By Anne K. Kaler
It is finished. The puzzle, that is. The writing is never finished.
The writing is truly never finished, never polished enough, never edited sufficiently because the story never fully ends in my mind. The characters and events continue to exist in my internal universe. I am never satisfied because I feel as if I have abandoned my created children on an alien planet without a working spaceship.
That’s why I do puzzles when I write. I need the constant encouragement that there is an end in sight — that there actually is a last puzzle piece to plunk into place, the only place in the material universe that it will fit.
So why do I persist in both endeavors?
Writing is an effort. Not only do you have to construct sentences about how you feel but you also have to put them in some order that will mean something to a reader. Not an easy task, that sitting over a computer and gazing into space, waiting…
As an academic (i.e. one who writes for publication and promotion), I had to follow a recognizable formula to convince my peers that I knew something they had not thought about. I was safe in knowing that, when I ran out of facts, I was at the end of the paper. A quick summary of the initial question of my thesis, a quicker change of the question’s verb from present tense into past tense, add a “thus it is proven” sentence, and I was finished.

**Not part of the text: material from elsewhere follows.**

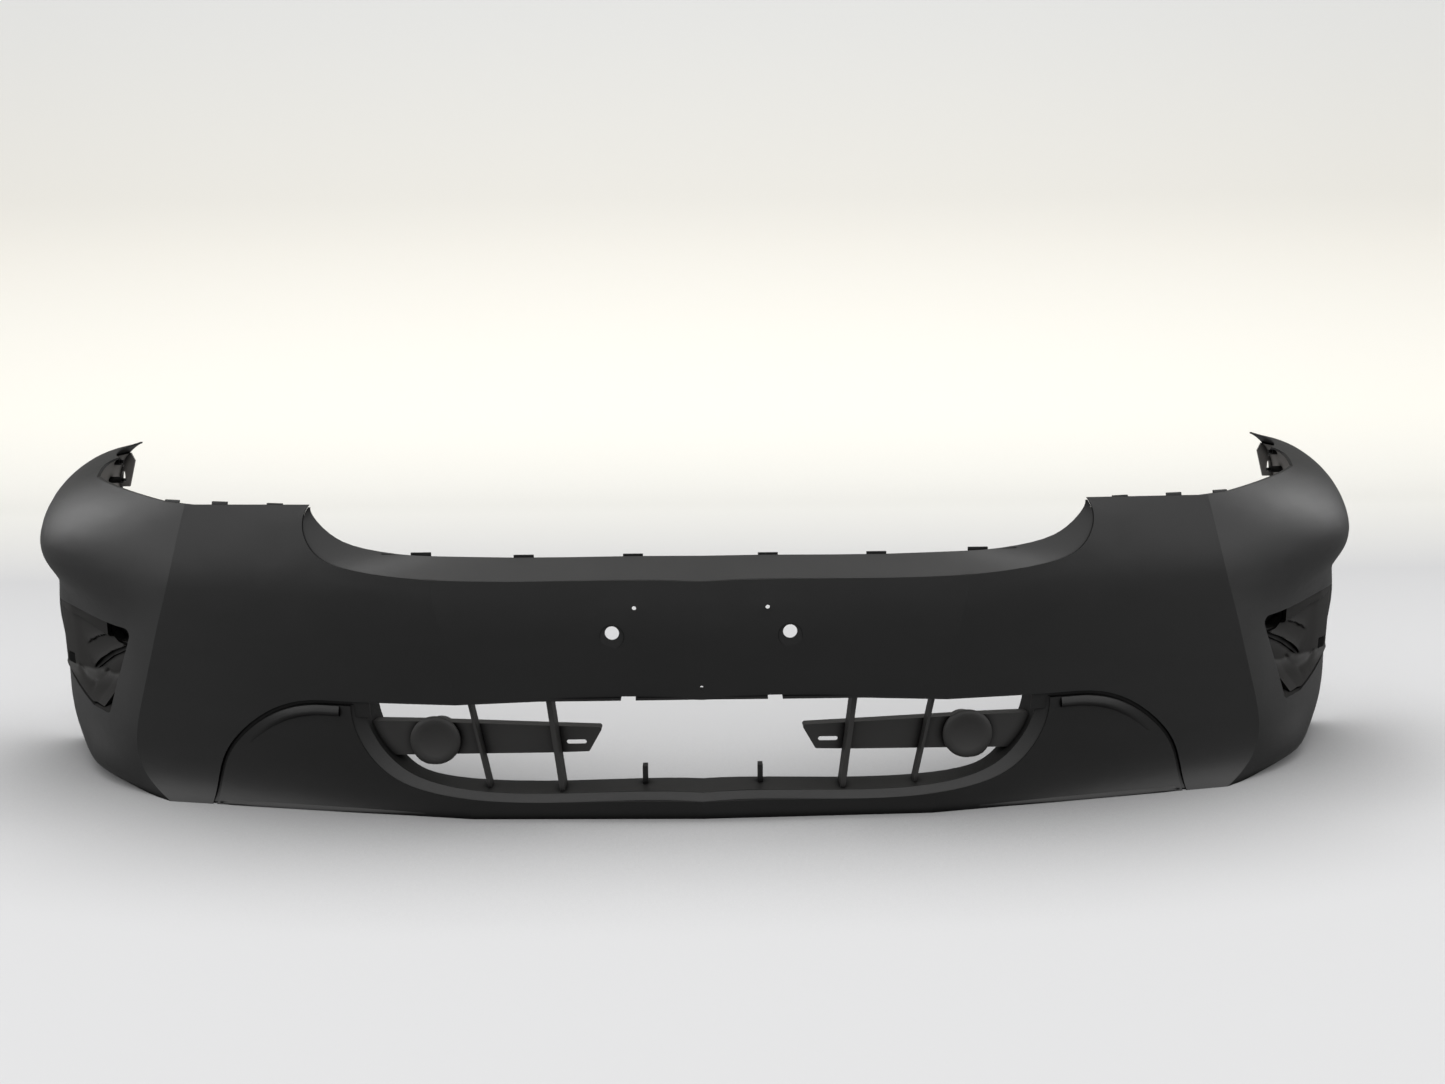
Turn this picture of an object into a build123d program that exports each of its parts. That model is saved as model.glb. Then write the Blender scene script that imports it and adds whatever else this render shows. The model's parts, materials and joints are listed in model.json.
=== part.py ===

That’s another reason I like puzzles. I know that the puzzle will “end” when the last piece is inserted. My greatest worry is that there will be a piece missing and the picture will not be completed. If that tragedy were to happen, I have even contemplated cutting and coloring a piece of cardboard to mimic the missing piece.
Such an academic process tends to wring out the joy of literature when you have to analyze how it is constructed, much less when you have to try to explain it to unwilling student ears. So, most of my writings ended up being a carefully arranged list of my research efforts, chock full of fascinating facts which I had unearthed and strung together into what I hoped made sense to some other human being. After a while, I could do that easily. However, while my analytical mind was churning out logical connections, my creative brain was responded with snide remarks and flights of fantasy about the arguments I presented. Thus, my creative writing efforts often sprang from these dull facts like new buds on old branches because I doodled along the margins of my serious writings.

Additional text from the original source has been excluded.